Brown the meat on med-high heat in a pot. While it’s cooking, add in the basil, oregano, parsley & garlic – about ½ tsp of each. When meat is browned, drain any fat off that accumulated. Add in the jar of prego or ragu, the can of tomato sauce, capers and olives if you’d like. Cook over med-high heat for about 5 minutes. Turn down to low heat and cook another 5 minutes.

While sauce is warming, boil water & cook several servings of noodles according to package instructions. Make sure you check the serving size of noodles!

Drain noodles, place 1 serving of noodles on a plate and about 1/2 cup of sauce on top of the noodles. You should not need parmesan on top, but if you do, make it just a light sprinkle.



Quick Tilapia Bake

6 Tilapia filets (from frozen for easy-factor)
Olive oil
Salt, pepper, cayenne pepper
Lemon juice from concentrate

Preheat oven to 400 degrees (or according to frozen package instructions)

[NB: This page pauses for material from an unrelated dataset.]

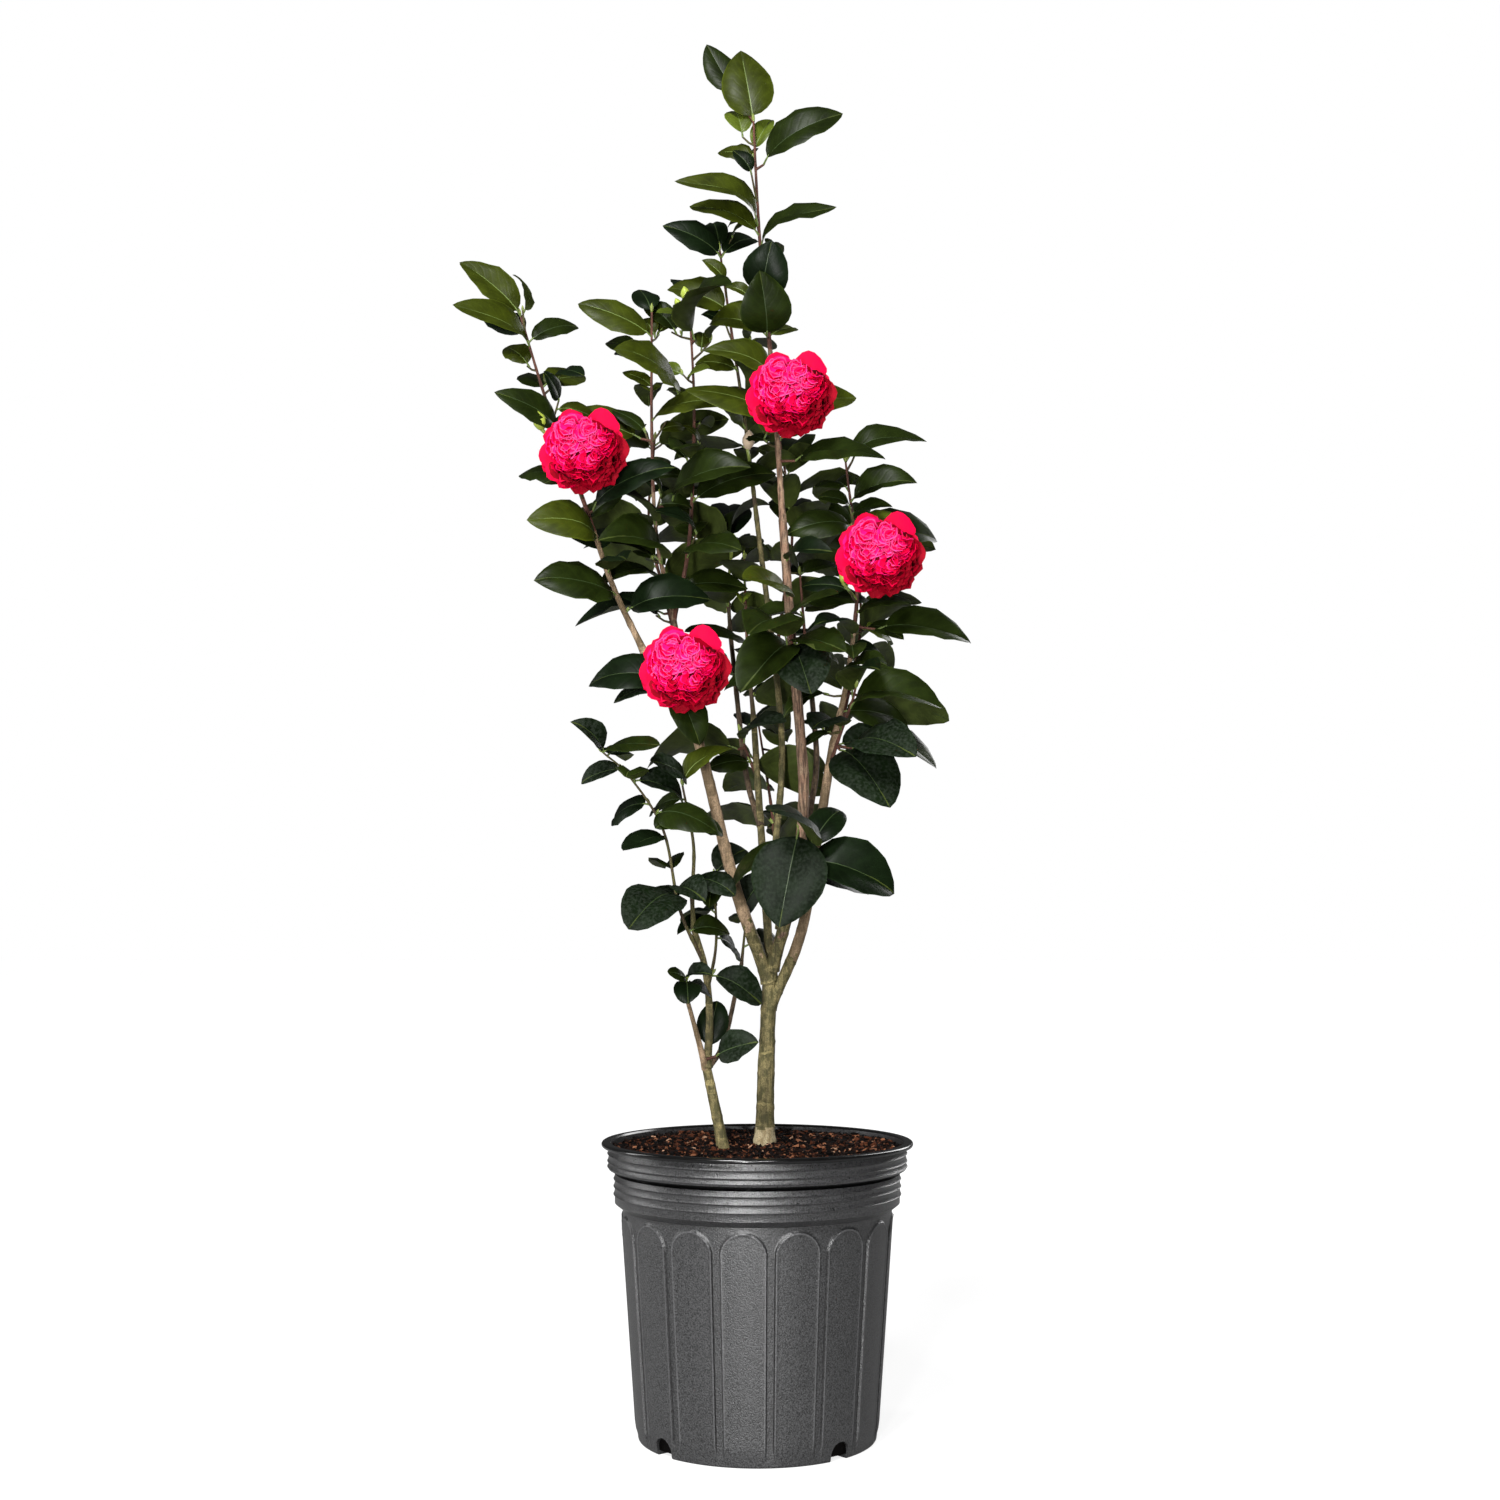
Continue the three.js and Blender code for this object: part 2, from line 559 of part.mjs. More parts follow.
// The outermost leaves. One that would touch a neighbour is tried a little nearer the viewer
// and a little farther off before it is skipped.
function addReachLeaves(mass) {
  const curve = curves.get(mass.name);
  mass.middles = [];
  mass.reach.map(vec).forEach((end, i) => {
    const away = end.distanceTo(pointAtHeight(curve, end.z));
    const height = end.z - away * Math.sin(riseAt(end.z));
    const foot = pointAtHeight(curve, height, bareShare(curve));
    const tries = TIP_SHIFTS.map((shift) => new THREE.Vector3(end.x, end.y + shift, end.z));
    const tip = tries.find((candidate) => addLeaf(mass, foot, candidate, i));
    if (tip) mass.middles.push(foot.clone().lerp(tip, LEAF_MIDDLE));
  });
}

// The leaves that follow the spiral rule up the stem, each clear of the leaves already there.
function addSpiralLeaves(mass, index) {
  const random = seeded(SEED + SEED_STEP * index);
  const spread = (range) => range * (2 * random() - 1);
  const curve = curves.get(mass.name);
  const count = TIP_LEAVES + Math.round(curve.getLength() / LEAF_PITCH) - mass.reach.length;
  for (let i = 0; i < count; i += 1) {
    const share = (i + random()) / count;
    const foot = curve.getPoint(THREE.MathUtils.lerp(bareShare(curve), 1, share));
    const heading = i * SPIRAL + random();
    const rise = riseAt(foot.z) + spread(RISE_SPREAD);
    const out = Math.cos(rise);
    const way = new THREE.Vector3(out * Math.cos(heading), out * Math.sin(heading), Math.sin(rise));
    const leaf = LEAF_LENGTH * (mass.size ?? 1) * (1 + spread(SIZE_SPREAD));
    const twig = i % TWIG_EVERY === 1 && share < TWIG_TOP ? TWIG_REACH : 0;
    const tip = foot.clone().addScaledVector(way, leaf + twig);
    const middle = foot.clone().lerp(tip, LEAF_MIDDLE);
    const crowded = mass.middles.some((other) => other.distanceTo(middle) < LEAF_SPACING);
    if (!crowded && addLeaf(mass, foot, tip, i)) mass.middles.push(middle);
  }
}

buildPot();
buildSoil();
LIMBS.forEach(buildLimb);
MASSES.forEach(buildStem);
MASSES.forEach(addReachLeaves);
MASSES.forEach(addSpiralLeaves);

const finishes = [
  { match: /^pot$/, color: 0x4a4a4a, roughness: 0.5, metalness: 0 },
  { match: /^soil$/, color: 0x3a2018, roughness: 0.95, metalness: 0 },
  { match: /^foliage/, color: 0x2c4416, roughness: 0.35, metalness: 0 },
  { match: /./, color: 0x8f8660, roughness: 0.8, metalness: 0 },
];

const group = new THREE.Group();
for (const [name, solid] of solids) {
  const { color, roughness, metalness } = finishes.find((finish) => finish.match.test(name));
  const body = name.startsWith("foliage") ? mainBody(cutBy(solid, limbRooms)) : solid;
  const material = new THREE.MeshStandardMaterial({ color, roughness, metalness });
  const mesh = new THREE.Mesh(toGeometry(body), material);
  mesh.name = name;
  group.add(mesh);
}

export default group;
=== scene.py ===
"""A camellia shrub in its nursery pot, dressed round its solids. Growth is worked out in millimetres."""

import bisect
import math
import random
from dataclasses import dataclass, field

import bpy
import numpy as np
from bpy.props import FloatProperty, FloatVectorProperty, IntProperty, PointerProperty
from mathutils import Matrix, Vector, noise
from mathutils.bvhtree import BVHTree


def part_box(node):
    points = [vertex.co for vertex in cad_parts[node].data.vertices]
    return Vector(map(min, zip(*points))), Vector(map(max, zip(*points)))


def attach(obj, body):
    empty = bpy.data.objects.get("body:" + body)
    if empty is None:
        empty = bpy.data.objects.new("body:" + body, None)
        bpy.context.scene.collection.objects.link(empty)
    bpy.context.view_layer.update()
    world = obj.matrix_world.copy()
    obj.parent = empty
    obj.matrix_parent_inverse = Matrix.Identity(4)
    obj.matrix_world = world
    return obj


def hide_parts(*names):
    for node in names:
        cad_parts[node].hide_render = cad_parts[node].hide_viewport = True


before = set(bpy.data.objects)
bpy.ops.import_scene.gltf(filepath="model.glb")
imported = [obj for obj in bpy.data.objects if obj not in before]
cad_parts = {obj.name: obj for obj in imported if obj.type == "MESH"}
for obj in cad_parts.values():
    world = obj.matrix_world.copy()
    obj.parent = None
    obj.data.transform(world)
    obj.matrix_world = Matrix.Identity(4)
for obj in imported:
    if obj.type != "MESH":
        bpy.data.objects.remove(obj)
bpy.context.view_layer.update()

bl_info = {
    "name": "Potted Camellia",
    "version": (1, 0, 0),
    "blender": (4, 5, 0),
    "location": "View3D > Sidebar > Camellia",
    "description": "Builds a young camellia shrub in its nursery pot",
    "category": "Add Mesh",
}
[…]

Place tilapia in a baking dish. Drizzle with a small amount of olive oil. Top with salt, pepper, and cayenne pepper to taste. Add about 1 tablespoon lemon juice on top of filets. Cover with aluminum and bake for 11-13 minutes (or according to package instructions). Check fish, if it flakes easily with a fork, it’s done.

While fish is baking, steam some veggies – from frozen if you’d like. Top steamed veggies with a dash of salt and pepper and drizzle with olive oil and lemon juice.